We will figure something out, I will look through the literature and think carefully…

I think that’s what’s basically done in the event sub-model in stan_jm, by @sambrilleman.

Why Royston & Parmar apply splines to the cumulative hazard function and not to the hazard function itself is argued by them as follows:

We smooth the transformed survival function rather than the hazard function [12] because we anticipated that ‘end effects’, artefacts in the fitted spline functions at the extremes of the time range, would be more severe for the hazard function.

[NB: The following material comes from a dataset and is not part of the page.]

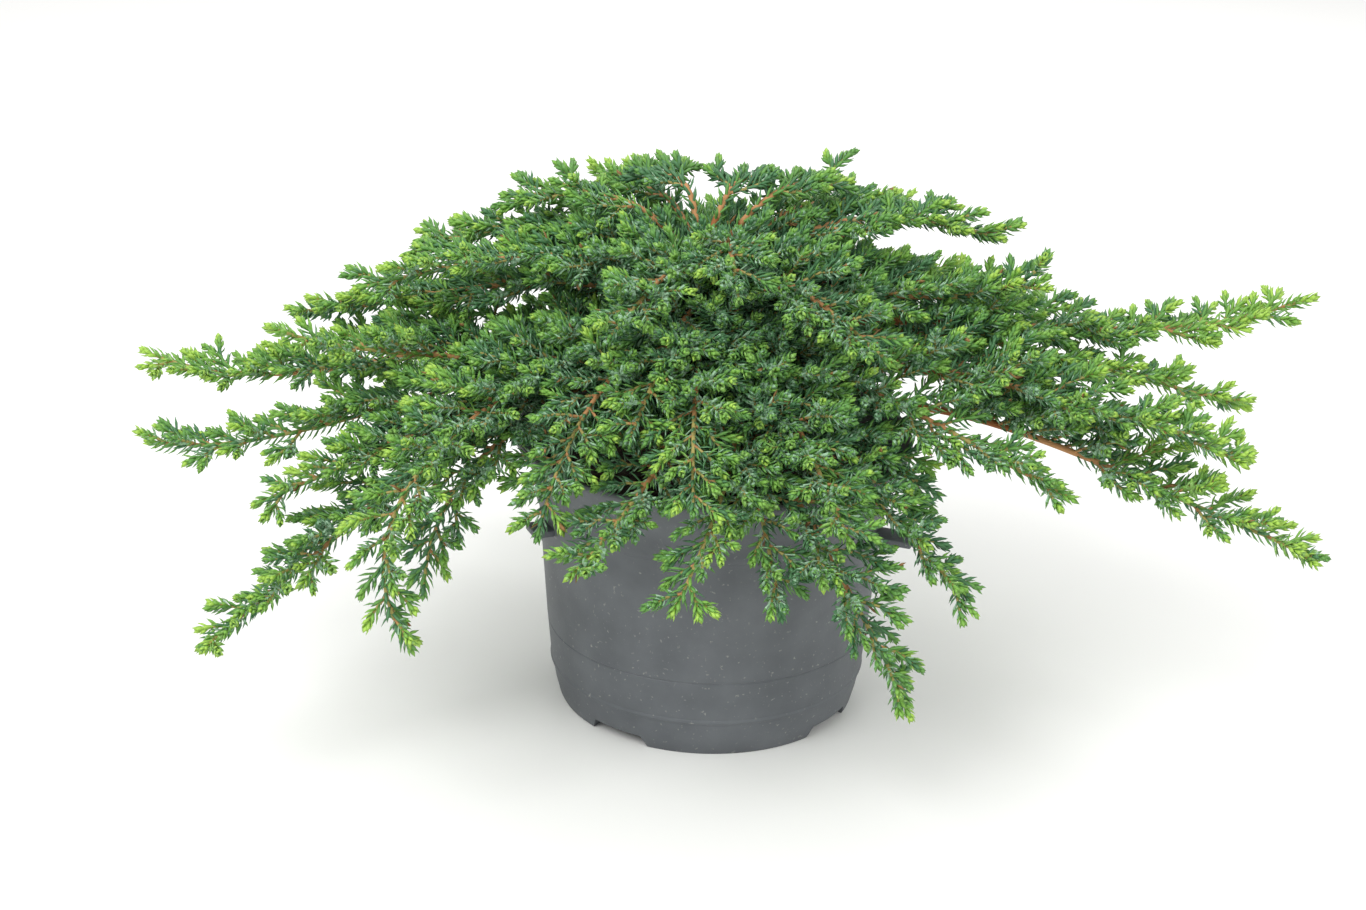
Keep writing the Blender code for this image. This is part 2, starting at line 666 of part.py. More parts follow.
def pot_profile() -> list[tuple[float, float]]:
    """Return the pot's half section, up its inside from the axis and down its outside."""
    ridge = 0.9 * MM
    collar = 93 * MM
    outside = [
        (POT_RIM_RADIUS - 1.0 * MM, POT_HEIGHT),
        (POT_RIM_RADIUS, POT_HEIGHT - 1.6 * MM),
        (POT_RIM_RADIUS - 0.6 * MM, POT_HEIGHT - 3.8 * MM),
        (POT_RIM_RADIUS - 4.6 * MM, POT_HEIGHT - 10 * MM),
        (POT_RIDGE_RADIUS + 0.5 * MM, collar),
        (POT_RIDGE_RADIUS, POT_RIDGE_HEIGHT + ridge),
        (POT_RIDGE_RADIUS - ridge, POT_RIDGE_HEIGHT),
        (POT_SEAM_RADIUS, POT_SEAM_HEIGHT),
        (POT_SEAM_RADIUS - 1.6 * MM, POT_SEAM_HEIGHT * 0.5),
        (POT_FOOT_RADIUS, 0.0),
    ]
    floor = FOOT_HEIGHT + POT_WALL
    inside = [
        (0.0, floor),
        (POT_SEAM_RADIUS - 1.8 * POT_WALL, floor),
        (POT_SEAM_RADIUS - POT_WALL, POT_SEAM_HEIGHT),
        (POT_RIDGE_RADIUS - ridge - POT_WALL, POT_RIDGE_HEIGHT),
        (POT_RIDGE_RADIUS + 0.5 * MM - POT_WALL, collar),
        (POT_RIM_RADIUS - 4.6 * MM - POT_WALL, POT_HEIGHT - 10 * MM),
        (POT_RIM_RADIUS - 1.2 * MM - POT_WALL, POT_HEIGHT - 3 * MM),
        (POT_RIM_RADIUS - 1.0 * MM - POT_WALL, POT_HEIGHT),
    ]
    under = [
        (POT_FOOT_RADIUS - FOOT_RING_WIDTH, 0.0),
        (POT_FOOT_RADIUS - FOOT_RING_WIDTH, FOOT_HEIGHT),
        (PAD_RADIUS + 2 * MM, FOOT_HEIGHT),
        (PAD_RADIUS, 0.0),
        (0.0, 0.0),
    ]
    return inside + outside + under


def turned(name: str, home: bpy.types.Collection, profile: list[tuple[float, float]],
           steps: int) -> bpy.types.Object:
    """Return the solid that a half section makes when it is turned about Z."""
    mesh = bmesh.new()
    verts = [mesh.verts.new((radius, 0.0, height)) for radius, height in profile]
    for first, second in zip(verts, verts[1:]):
        mesh.edges.new((first, second))
    solid = solid_from(mesh, name, home)
    screw = solid.modifiers.new("Turn", "SCREW")
    screw.steps = steps
    screw.render_steps = steps
    screw.use_merge_vertices = True
    screw.merge_threshold = MERGE
    bpy.context.view_layer.update()
    bake(solid)
    return solid


class Pot:
    """A round nursery pot: tapering wall, ridge, flared rim, ring foot cut into four feet, two tabs."""

    def build(self, home: bpy.types.Collection, cutters: bpy.types.Collection) -> bpy.types.Object:
        """Return the pot as a solid."""
        pot = turned("pot", home, pot_profile(), POT_STEPS)
        for number, (azimuth, length) in enumerate(TABS):
            self.combine(pot, self.tab(cutters, number, azimuth, length), "UNION")
        for number, azimuth in enumerate(FOOT_GAP_AZIMUTHS):
            self.combine(pot, self.foot_gap(cutters, number, azimuth), "DIFFERENCE")
        dress(pot, Finish.POT, smooth=True)
        return pot

    def tab(self, cutters: bpy.types.Collection, number: int, azimuth: float,
            length: float) -> bpy.types.Object:
        """Return one tab, its root sunk in the wall."""
        mesh = bmesh.new()
        bmesh.ops.create_cube(mesh, size=1.0)
        bmesh.ops.scale(mesh, vec=(length, TAB_WIDTH, TAB_THICKNESS), verts=mesh.verts)
        sunk = POT_RIDGE_RADIUS - POT_WALL + length / 2
        bmesh.ops.translate(mesh, vec=(sunk, 0.0, TAB_HEIGHT), verts=mesh.verts)
        bmesh.ops.rotate(mesh, matrix=Matrix.Rotation(math.radians(azimuth), 3, "Z"), verts=mesh.verts)
        return self.hidden(solid_from(mesh, f"tab_{number}", cutters))

    def foot_gap(self, cutters: bpy.types.Collection, number: int, azimuth: float) -> bpy.types.Object:
        """Return the cutter of one gap between two feet, narrower at its top."""
        mesh = bmesh.new()
        bmesh.ops.create_cube(mesh, size=1.0)
        depth = 4 * FOOT_RING_WIDTH
        bmesh.ops.scale(mesh, vec=(depth, FOOT_GAP_WIDTH, 2 * FOOT_HEIGHT - 0.4 * MM), verts=mesh.verts)
        for vert in mesh.verts:
            vert.co.y *= 0.84 if vert.co.z > 0 else 1.2
        bmesh.ops.translate(mesh, vec=(POT_FOOT_RADIUS, 0.0, 0.0), verts=mesh.verts)
        bmesh.ops.rotate(mesh, matrix=Matrix.Rotation(math.radians(azimuth), 3, "Z"), verts=mesh.verts)
        return self.hidden(solid_from(mesh, f"foot_gap_{number}", cutters))

    @staticmethod
    def hidden(cutter: bpy.types.Object) -> bpy.types.Object:
        """Mark an object as a guide that is no part of the model."""
        cutter.hide_render = True
        cutter.display_type = "WIRE"
        return cutter

    @staticmethod
    def combine(pot: bpy.types.Object, other: bpy.types.Object, operation: str) -> None:
        """Join or cut the pot with another solid, and remove that one."""
        change = pot.modifiers.new(operation.title(), "BOOLEAN")
        change.operation = operation
        change.object = other
        bpy.context.view_layer.update()
        bake(pot)
        bpy.data.objects.remove(other)


class Soil:
    """The growing medium that fills the pot to below its rim, flat about the trunk and rough outside."""

    steps: int = 20

    def build(self, home: bpy.types.Collection) -> bpy.types.Object:
        """Return the growing medium as a solid."""
        fit = POT_WALL + GAP
        floor = FOOT_HEIGHT + fit
        profile = [
            (0.0, SOIL_HEIGHT),
            (14 * MM, SOIL_HEIGHT),
            (30 * MM, SOIL_HEIGHT - 0.6 * MM),
            (48 * MM, SOIL_HEIGHT - 1.6 * MM),
            (POT_RIDGE_RADIUS - fit - 1.4 * MM, SOIL_HEIGHT - 3.4 * MM),
            (POT_RIDGE_RADIUS - fit - 1.4 * MM, POT_RIDGE_HEIGHT),
            (POT_SEAM_RADIUS - fit - 0.4 * MM, POT_SEAM_HEIGHT),
            (POT_SEAM_RADIUS - fit - 2.4 * MM, floor),
            (0.0, floor),
        ]
        soil = turned("growing_medium", home, profile, self.steps)
        chance = random.Random(SEED)
        for vert in soil.data.vertices:
            spread = math.hypot(vert.co.x, vert.co.y)
            if vert.co.z > POT_RIDGE_HEIGHT + 4 * MM and 20 * MM < spread < 56 * MM:
                vert.co.z += chance.uniform(-1, 0.4) * SOIL_ROUGHNESS
        dress(soil, Finish.SOIL, smooth=False)
        return soil


class Plant:
    """The juniper: its trunk, its limbs in the order in which they take their space, and its foliage."""

    def __init__(self) -> None:
        """Lay out the trunk, the pot and the limbs in space."""
        self.room = Room()
        chance = random.Random(SEED)
        plans = (*FRONT_LIMBS, *far_limbs(chance))
        self.limbs = [self.settle(plan, number) for number, plan in enumerate(plans)]
        for order in range(SHOOT_ORDERS):
            for limb in self.limbs:
                limb.try_shoot(order, self.room)

    def settle(self, plan: LimbPlan, number: int) -> Limb:
        """Return a plan's limb, moved up or down at the trunk until it is clear of the others.

        Args:
            plan: the limb's sizes.
            number: its place in the order, which also seeds it.

        Returns:
            The limb with the most space about it among the places tried.
        """
        best = None
        most = -math.inf
        shifts = product(TURN_SHIFTS, SWEEP_SHIFTS, CREST_SHIFTS, START_SHIFTS)
        for turn, sweep, rise, shift in sorted(shifts, key=effort):
            start = plan.start + shift
            if not SOIL_HEIGHT / MM + 9 < start < TRUNK_TIP.z / MM - 3:
                continue
            moved = replace(plan, azimuth=plan.azimuth + turn, sweep=plan.sweep + sweep,
                            crest=plan.crest + rise, start=start)
            limb = Limb.grow(moved, number)
            space = limb.clear_of(self.room)
            if space > most:
                best, most = limb, space
            if most > 0:
                break
        best.occupy(self.room)
        return best

    @staticmethod
    def build_trunk(home: bpy.types.Collection) -> bpy.types.Object:
        """Return the trunk as a solid, started below ground level and cut flat there."""
        steps = 9
        shares = [-0.08] + [index / steps for index in range(steps + 1)]
        spine = [(trunk_point(share), trunk_radius(max(share, 0.0))) for share in shares]
        trunk = tube("trunk", home, spine)
        mesh = bmesh.new()
        mesh.from_mesh(trunk.data)
        everything = mesh.verts[:] + mesh.edges[:] + mesh.faces[:]
        bmesh.ops.bisect_plane(mesh, geom=everything, plane_co=TRUNK_FOOT, plane_no=(0, 0, 1),
                               clear_inner=True)
        bmesh.ops.holes_fill(mesh, edges=[edge for edge in mesh.edges if edge.is_boundary])
        bmesh.ops.recalc_face_normals(mesh, faces=mesh.faces)
        mesh.to_mesh(trunk.data)
        mesh.free()
        return trunk

    def build(self, home: bpy.types.Collection, loose: bpy.types.Collection) -> None:
        """Build the trunk, the boughs and the masses of foliage."""
        dress(self.build_trunk(home), Finish.BARK, smooth=True)
        for limb in self.limbs:
            if limb.plan.bough:
                dress(limb.build_bough(home), Finish.TWIG, smooth=True)
            dress(limb.build_mass(home, loose), Finish.NEEDLES, smooth=False)


def collection(name: str) -> bpy.types.Collection:
    """Return a new collection in the scene."""
    found = bpy.data.collections.new(name)
    bpy.context.scene.collection.children.link(found)
    return found


def main() -> None:
    """Clear the scene and build the potted plant."""
    for old in list(bpy.data.objects):
        bpy.data.objects.remove(old)
    home = collection("potted_juniper")
    cutters = collection("cutters")
    loose = collection("loose_shoots")
    Pot().build(home, cutters)
    Soil().build(home)
    Plant().build(home, loose)


main()
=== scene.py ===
"""Dressing of the potted common juniper of a creeping habit.

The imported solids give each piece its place. The limbs are laid out here by the same rule and seeds as
the solids, so that every bough and stem runs where its solid does; each then gets finer side shoots,
shoots on those, and needles in whorls of three. Units are metres with +Z up, and -Y is the front.
"""
from __future__ import annotations

import logging
import math
import random
from dataclasses import dataclass, field, replace
from enum import Enum
from itertools import product

import bmesh
import bpy
import numpy as np
from mathutils import Matrix, Vector, noise

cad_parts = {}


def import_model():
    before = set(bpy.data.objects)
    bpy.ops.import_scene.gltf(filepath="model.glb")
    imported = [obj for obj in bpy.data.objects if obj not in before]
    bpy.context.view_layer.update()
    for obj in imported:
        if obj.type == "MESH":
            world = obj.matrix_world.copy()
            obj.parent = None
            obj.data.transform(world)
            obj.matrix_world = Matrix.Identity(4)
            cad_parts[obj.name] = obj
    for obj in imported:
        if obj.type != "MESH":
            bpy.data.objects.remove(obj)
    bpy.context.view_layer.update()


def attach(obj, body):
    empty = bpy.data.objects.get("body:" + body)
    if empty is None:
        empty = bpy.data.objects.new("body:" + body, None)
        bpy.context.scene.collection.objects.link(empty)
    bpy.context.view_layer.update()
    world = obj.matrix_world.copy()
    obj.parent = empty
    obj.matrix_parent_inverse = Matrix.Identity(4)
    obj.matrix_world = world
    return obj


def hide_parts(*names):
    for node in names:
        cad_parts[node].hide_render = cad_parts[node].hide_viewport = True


LOG = logging.getLogger("potted_juniper")
MM = 0.001
# The least space between two solids, and the seed that they were laid out with
GAP = 0.3 * MM
SEED = 41
# The side shoots of each limb, and the crumbs on the medium, have their own chances
SHOOT_SEED = SEED + 1000
CRUMB_SEED = SEED + 5
UP = Vector((0.0, 0.0, 1.0))
# A direction that no limb runs along, which the first frame of a line is turned from
ASKEW = (0.31, 0.17, 0.93)


def linear(colour: str) -> tuple[float, float, float, float]:
    """Turn an sRGB hex colour to linear light.

    Args:
        colour: six hex digits after a hash sign.

    Returns:
        Red, green, blue and an alpha of 1.
    """
    parts = [int(colour[start:start + 2], 16) / 255 for start in (1, 3, 5)]
    light = [part / 12.92 if part <= 0.04045 else ((part + 0.055) / 1.055) ** 2.4 for part in parts]
    return (light[0], light[1], light[2], 1.0)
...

I agree with your assessment - it should be in a more general-purpose package for survival analysis. Regarding analytic form, I’d be happy to have any one of these functions to be represented analytically: S(t), \lambda(t), or \Lambda(t). It wouldn’t be the end of the world to just have to graph all three though. What I liked about the approach that Herndon and Shen and I did was that you have an analytic form of \Lambda(t) even with step-function time-dependent covariates.

That might actually be a neat option, since (as far as I understand it) the I-splines are defined by integrating M-splines, thus the derivatives required for the likelihood at uncensored points (see above) would simply be the M-splines. However not clear to me how restrictive the set of monotone functions that can be represented in this way is…

You can put the spline on the log instantaneous hazard and with natural cubic splines you can get an explicit integral that would be monotonic. “Works good” as they say on old car adds.

I see that this will be monotonic, since it is integrating a non-negative function (exp of log instant. hazard). I presume you mean the integral would have an explicit analytic representation in this case? That is one essentially knows the integrals of exponentials of cubic polynomials? Wow…

There are details but you can do a lot analytically or with nicer approximations. The easiest to implement might be radial b-spline basis since there you don’t even exponentiate and the penalty term could be explicit too.